We've been over why this is wrong, strange, sad, and even a little frightening. The draft takes three days and involves some of the dumber shout-machines on American television applying the same five adjectives to various muscular men over and over. There is a red carpet segment, which someone thought would be interesting to sports fans, and there is Mel Kiper Jr., a draft maven who looks and acts less like an expert of any kind than like someone trying to sell damaged carpet and/or illegal handguns out of a Buick LeSabre in the parking lot outside a Bass Pro Shop near Jacksonville, Florida. Long-tenured ESPN personality and free-range booze-ham Chris Berman screams—just fucking screams as loud as he can—various puns based on Lovin' Spoonful songs and sweats Crown Royal. It is very bad. But it can be better, if only because it can't be worse.

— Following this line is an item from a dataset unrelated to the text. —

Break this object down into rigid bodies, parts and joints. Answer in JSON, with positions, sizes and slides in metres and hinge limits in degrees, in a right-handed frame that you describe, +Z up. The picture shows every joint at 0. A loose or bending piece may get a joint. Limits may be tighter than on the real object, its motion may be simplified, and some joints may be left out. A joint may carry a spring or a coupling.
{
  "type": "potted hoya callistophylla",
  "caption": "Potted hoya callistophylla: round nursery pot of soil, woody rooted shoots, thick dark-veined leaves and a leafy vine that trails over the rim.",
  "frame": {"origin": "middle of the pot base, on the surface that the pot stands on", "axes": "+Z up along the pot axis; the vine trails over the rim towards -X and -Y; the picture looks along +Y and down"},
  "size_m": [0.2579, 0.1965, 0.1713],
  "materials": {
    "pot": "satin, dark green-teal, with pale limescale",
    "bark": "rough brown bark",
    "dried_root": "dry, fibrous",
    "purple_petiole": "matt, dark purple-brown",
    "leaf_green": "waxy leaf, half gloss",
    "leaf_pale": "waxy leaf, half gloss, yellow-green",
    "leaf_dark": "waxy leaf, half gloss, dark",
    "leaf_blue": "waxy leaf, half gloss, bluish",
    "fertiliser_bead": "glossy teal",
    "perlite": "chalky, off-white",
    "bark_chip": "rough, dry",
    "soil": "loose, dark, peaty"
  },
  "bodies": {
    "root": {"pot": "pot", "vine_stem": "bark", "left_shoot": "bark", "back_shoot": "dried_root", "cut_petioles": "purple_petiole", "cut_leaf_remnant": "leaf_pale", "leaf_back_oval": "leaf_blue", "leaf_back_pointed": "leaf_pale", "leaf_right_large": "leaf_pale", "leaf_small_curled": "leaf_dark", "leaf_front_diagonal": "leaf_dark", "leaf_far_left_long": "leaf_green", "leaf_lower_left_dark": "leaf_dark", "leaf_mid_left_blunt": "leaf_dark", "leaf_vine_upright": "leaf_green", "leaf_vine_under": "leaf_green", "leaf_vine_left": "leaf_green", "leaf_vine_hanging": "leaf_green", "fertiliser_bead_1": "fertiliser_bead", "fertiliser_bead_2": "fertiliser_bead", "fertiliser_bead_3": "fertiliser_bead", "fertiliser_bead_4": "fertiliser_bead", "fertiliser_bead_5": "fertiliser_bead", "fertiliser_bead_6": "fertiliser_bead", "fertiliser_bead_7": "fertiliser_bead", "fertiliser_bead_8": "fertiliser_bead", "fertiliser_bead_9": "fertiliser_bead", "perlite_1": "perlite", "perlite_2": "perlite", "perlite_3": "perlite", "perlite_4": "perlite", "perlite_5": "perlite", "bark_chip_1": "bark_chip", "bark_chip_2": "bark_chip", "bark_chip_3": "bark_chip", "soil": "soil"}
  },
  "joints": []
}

Below are three ways that the network could make its NFL draft broadcast more enjoyable. Ordinarily, these suggestions would retail for upwards of “the cost of one domestic beer at happy hour.” But, because this is an urgent situation—Chris Berman has some Eddie Lacy/Big Bopper puns to make, and he will make them, and the draft is just a couple weeks away—let's consider them free of charge.

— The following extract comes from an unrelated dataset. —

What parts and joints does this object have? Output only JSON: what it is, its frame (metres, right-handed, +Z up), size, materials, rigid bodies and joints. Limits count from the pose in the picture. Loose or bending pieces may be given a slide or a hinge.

Somehow, 25 people will be discussing the draft on air for ESPN this year. Many of them will be tasked with pretending to argue about various hulking 21-year-olds; others will have the more familiar football-on-television role of laughing heartily for no obvious reason. This doesn't work. Even if Todd McShay and Kiper really had a serious disagreement over (actual person) Barkevious Mingo, watching them hash it out would be as interesting as watching your dad and uncle argue about charcoal versus gas grills. There is only so much to say about Barkevious Mingo—What is his best NFL comparison? Is it weird to name your dog Barkevious? What if your dog were a corgi?—and new topics of discussion won’t magically appear no matter how many Big and Tall goofsteak commentators you stack atop one another. Instead, let's pare it down to the essentials: Two people sit behind a desk. One of them is Berman, in a nod to tradition; he's haggard, but we can let him drink if that'd help. The other is Mickey Rourke, who doesn't follow football at all, is wearing sunglasses, and mostly talks about how many alligator-skin jackets he owns (a lot). Both are gone by the second day, when the whole of ESPN's coverage is a single camera set up in the back of Radio City Music Hall pointed at the stage. We hear ambient sound only, which means long periods of rustling faraway conversations and silence. As the day continues, the sounds change. Jets fans try to start a “T-I-T-S, tits tits tits!” chant in the balcony and fail. Finally there is just one noise to be heard: the sound, soft at first but getting progressively louder, of a goateed man in a Buffalo Bills jersey sobbing. It would be far more entertaining, and arguably more illuminating, than any NFL-related item ESPN has produced in the past decade.

Or there's always the other direction. Today's audiences are not looking for the same old NFL Draft experience! A bunch of rectangular dudes from Florida shaking hands with Roger Goodell while Kiper barks about their psychological makeup and “explosion towards the ball” in ways that make everyone uncomfortable? No thanks, grandpas. Why not turn the production over to Bravo and Watch What Happens™ when Trent Dilfer finds out what Merril Hoge said about his fashion line (it’s called DILF, and there are a lot of pleats) during an excruciating white-wine-saturated lunch in an empty fusion restaurant at 3 PM. Seems like a good bet that the claws will come out! Yes, Bravo will insist that Kathy Griffin anchor the studio coverage, and yes, Kathy Griffin will just yowl awful, desperate Kardashian jokes if permitted to do that. You'd really prefer Ron Jaworski?

This is pretty clearly the best bet option.